Which should mean that your LinkedIn feed is more interesting, and more aligned to your actual interests. Which may or may not be ideal for discovery, because a lot of people engage with their colleagues, former and current, as opposed to their current areas of interest, but the weighting of hashtag engagement, for example, will be critical in this respect, ideally presenting a balance of people you know directly and the topics of most relevance to you right now.
But yes, you may see more of the same people than you used to in your feed as a result.
The solution? Engage with more hashtags, add your comments to relevant discussions, and take part in the app. The more you interact, the more signals you send to the algorithm about your interests, and it’s now more attuned than ever to your specific focus subjects.
And it’s clearly doing something right. Sharing of original content on LinkedIn increased by 41% year-over-year in 2022, while the platform continues to report “record levels” of engagement within parent company Microsoft’s quarterly performance updates.

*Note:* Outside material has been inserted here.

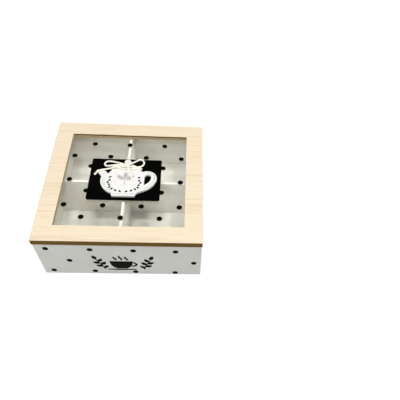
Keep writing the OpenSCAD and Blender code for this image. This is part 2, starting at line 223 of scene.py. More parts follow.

As more people look for an alternative to Twitter, and the changes being implemented by Elon Musk, it seems that LinkedIn has been a key beneficiary, while its continued algorithm updates are also driving more engagement, and bringing users back more often.
As such, focusing on key topics of interest could be the key to optimizing your LinkedIn experience, while from a posting perspective, it’s also worth underlining the value of community engagement, and building on this where you can, by replying to comments, using relevant hashtags, sharing topical updates, etc.
There’s no secret code, as such, to cracking the algorithm, but LinkedIn now knows more about who’s interested in your content, and it’s increasingly likely to show it to them in-stream.